Les managers, eux-mêmes, reconnaîssent aisément qu'ils sont souvent peu équipés pour prendre en charge la dimension humaine de leur activité. Il n'y a qu'à examiner la part que prend les sciences humaines dans leur formation initiale ou continue, pour constater qu'elle est bien inférieure en durée et en coéfficient à celle des sciences dures comme la gestion et le marketing. Pourtant, chacun admet que l'humain est la ressource essentielle dans une entreprise.
Sur ce plan, donc, il faut bien observer que chacun se débrouille avec sa propre expérience. Mais cela relève d'un " bricolage " plus ou moins efficace selon son charisme personnel. Il existe, certes, dans les grandes entreprises notamment, des programmes de formation prestigieux mais ceux-ci relèvent d'une approche strictement comportementaliste. Ils prétendent donner des outils opératoires qu'il suffirait d'appliquer mécaniquement en fonction des situations pour obtenir un résultat, comme s'il s'agissait d'une simple technique. L'exemple des pratiques mises en oeuvre par Orange) illustre de façon caricaturale cette croyance presque magique en leur pouvoir. Les formateurs expliquaient aux managers comment susciter une séparation non souhaitée et comment gérer en une séance le deuil engendré par celle-ci. A chaque étape du processus, les managers étaient censés adopter telle ou telle attitude.

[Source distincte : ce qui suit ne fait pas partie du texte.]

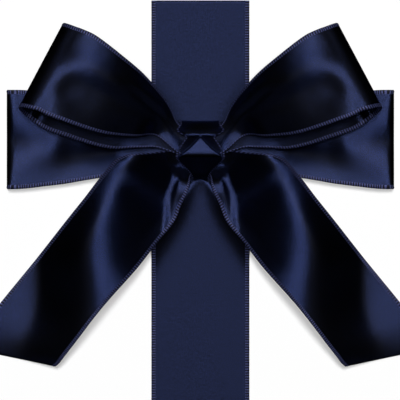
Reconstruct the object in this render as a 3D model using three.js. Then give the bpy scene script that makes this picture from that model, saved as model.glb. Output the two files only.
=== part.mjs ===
// A double bow tied in wide satin ribbon, lying face up on a flat band of the same ribbon.
// Millimetres, +Z up. The origin is at the middle of the knot in plan, at the underside of the band.
// The band runs along Y and the loops reach out along X. The bow is the same on both sides of X = 0.
import * as THREE from "three";

// Driving sizes
const RIBBON = { width: 38, sheet: 1.0 };
const BAND = { top: 58.9, bottom: -100.8 };
const HALF_SHEET = RIBBON.sheet / 2;
const BUTT_GAP = 0.6; // between the two hidden ends of a looped length, behind the knot

// Faces along and across each sheet
const STEPS = {
  lower: { along: 3, across: 8 },
  tails: { along: 3, across: 11 },
  upper: { along: 3, across: 11 },
  knot: { along: 3, across: 8 },
};

// Heights of the middle of each layer where it passes through the knot
const STACK = {
  knotBack: 1.8,
  lowerRear: 3.1,
  lowerFront: 4.4,
  tails: 5.8,
  upperRear: 7.2,
  upperFront: 8.5,
};

// A row of a sheet lies across the ribbon from its top edge to its low edge.
// z gives the height at the top edge, at the quarter points and at the low edge.
// pleat is the height of the small gathers, trough the depth of one long crease and at its place.
function row({ topX, topY, lowX, lowY, z, pleat = 0, trough = 0, at = 0.5 }) {
  const heights = typeof z === "number" ? [z, z, z, z, z] : z;
  return { topX, topY, lowX, lowY, heights, pleat, trough, at };
}

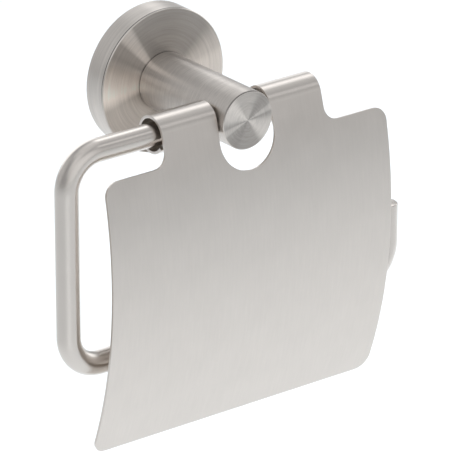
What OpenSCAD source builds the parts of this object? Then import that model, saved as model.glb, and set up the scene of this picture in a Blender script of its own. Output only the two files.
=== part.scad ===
// Wall-mounted toilet paper holder: a bent rod on a round post carries the roll,
// and a curved sheet-metal flap hinged on the rod hangs in front of it.
// The origin is on the wall, on the axis of the post. +Y goes into the wall,
// the holder stands out along -Y, +X is to the right and +Z is up.

/* [Rosette] */
// Diameter of the round wall cover
rosette_d = 50; // [46:1:60]
// How far the cover stands out from the wall
rosette_depth = 9; // [8:0.5:12]
// Thickness of the cover's front
rosette_face_t = 2; // [1.5:0.1:2.5]
// Thickness of the cover's rim
rosette_rim_t = 2.5; // [2:0.1:3]

/* [Post] */
// Diameter of the post
post_d = 20; // [18:1:24]
// How far the post's front end is from the wall
post_reach = 54.5; // [52:0.5:70]
// Rounded-off width of the post's sharp edges
post_chamfer = 0.25; // [0.1:0.05:0.6]

/* [Roll rod] */
// Diameter of the rod
rod_d = 8; // [7:0.5:9]
// Distance of the rod from the wall
rod_reach = 45.5; // [44:0.5:48]
// Half the distance between the two arms, on their centre lines
arm_x = 66; // [62:1:75]
// Height from the hinge run down to the run that carries the roll
rod_drop = 74; // [68:1:90]
// Bend radius of the rod's centre line
bend_r = 12; // [10:1:16]
// How far the rod's free arm ends below the hinge run
free_end_drop = 48.3; // [40:0.1:54]

/* [Flap] */
// Width of the flap
flap_w = 115; // [104:1:118]
// Thickness of the flap's sheet
sheet_t = 1; // [0.8:0.1:1.2]
// Radius of the flap's front surface
flap_r = 160; // [150:1:180]
// Height of the flap's lower edge below the hinge
flap_drop = 106.1; // [100:0.1:112]
// Height of the flap's shoulders below the hinge
shoulder_drop = 8.2; // [7:0.1:10]
// Radius of the flap's rounded corners
corner_r = 5; // [3:0.5:6]
// Outer ends of the two rolled hinge knuckles
knuckle_x_out = 32.5; // [30:0.5:36]
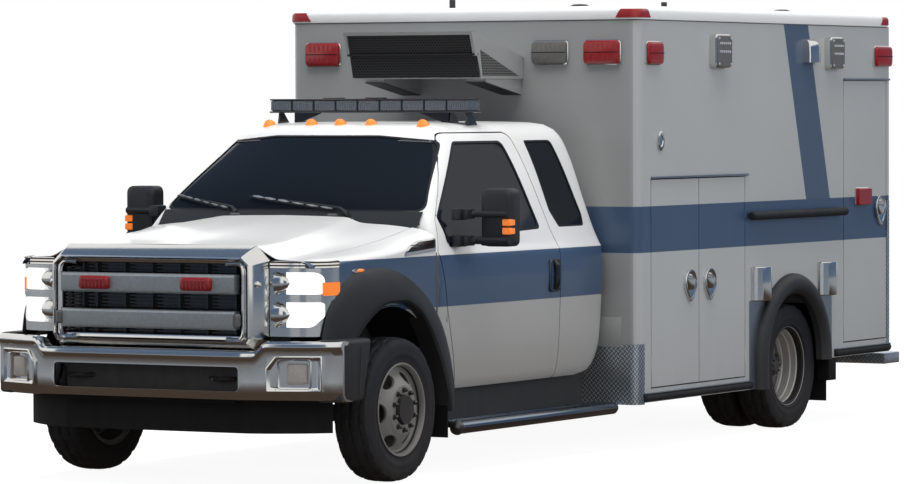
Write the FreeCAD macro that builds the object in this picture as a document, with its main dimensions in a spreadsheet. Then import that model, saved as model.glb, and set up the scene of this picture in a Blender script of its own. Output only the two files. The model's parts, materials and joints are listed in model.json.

Ces approches comportementalistes, pourtant si séduisantes, apparaissent de plus en plus, à la lumière de nombreux travaux de recherche comme de simples outils de manipulation relevant d'une certaine perversité. Il semble qu'elles aient fait leur temps et que d'autres sources d'inspiration soient, comme ailleurs, nécessaires. Jean-Pierre Legoff) ne les épargne pas en les traitant d'instruments relevant d'une " barbarie douce " ; Vincent de Gaulejac - développe de son coté une critique tout aussi radicale en montrant qu'elles contribuent à une aliénation bien supérieure que celle qu'imposait le taylorisme puisqu'il s'agit d'une captation de l'imaginaire des individus ; Anne Marie Dujarier complète cette analyse en montrant que c'est l'Idéal du Moi des individus, c'est-à-dire une des instances les plus intimes de leur psychisme qui est mis en péril dans cette histoire tandis que David Courpasson s'intéresse aux cadres qui se rebellent contre ce modèle qui tend à dominer la société du travail toute entière.
Nous partageons ces analyses perspicaces mais notre souci n'est pas d'en rester à la critique. Notre ambition est de fournir des alternatives, ou tout au moins de tenter des sorties épistémologiques. Ce qui fonde depuis le début les sciences de gestion ce n'est pas l'humain mais le profit. A partir de ce moment tout est faussé. Les sciences de gestion semblent en effet confrontées à un pathétique paradoxe anthropologique. Elles utilisent pour mobiliser les énergies humaines un paradigme relevant des sciences positivistes. Si celui est particulièrement adapté pour la construction et la réparation des machines, il est évidemment peu pertinent pour comprendre la complexité de la réalité humaine.
Nous sommes convaincus que les sciences humaines fondamentales peuvent considérablement ouvrir et enrichir le paradigme étroit et mécaniste des sciences de gestion. Elles n'offrent pas de certitudes tant les points de vue sont multiples et contradictoires. Elles ne relèvent pas d'une position dogmatique mais problématique. Et c'est précisément parce qu'elles ne sont pas des sciences exactes, qu'elles invitent à une interrogation permanente qui peut contribuer à éclairer peu à peu les consciences et à exacerber les intelligences.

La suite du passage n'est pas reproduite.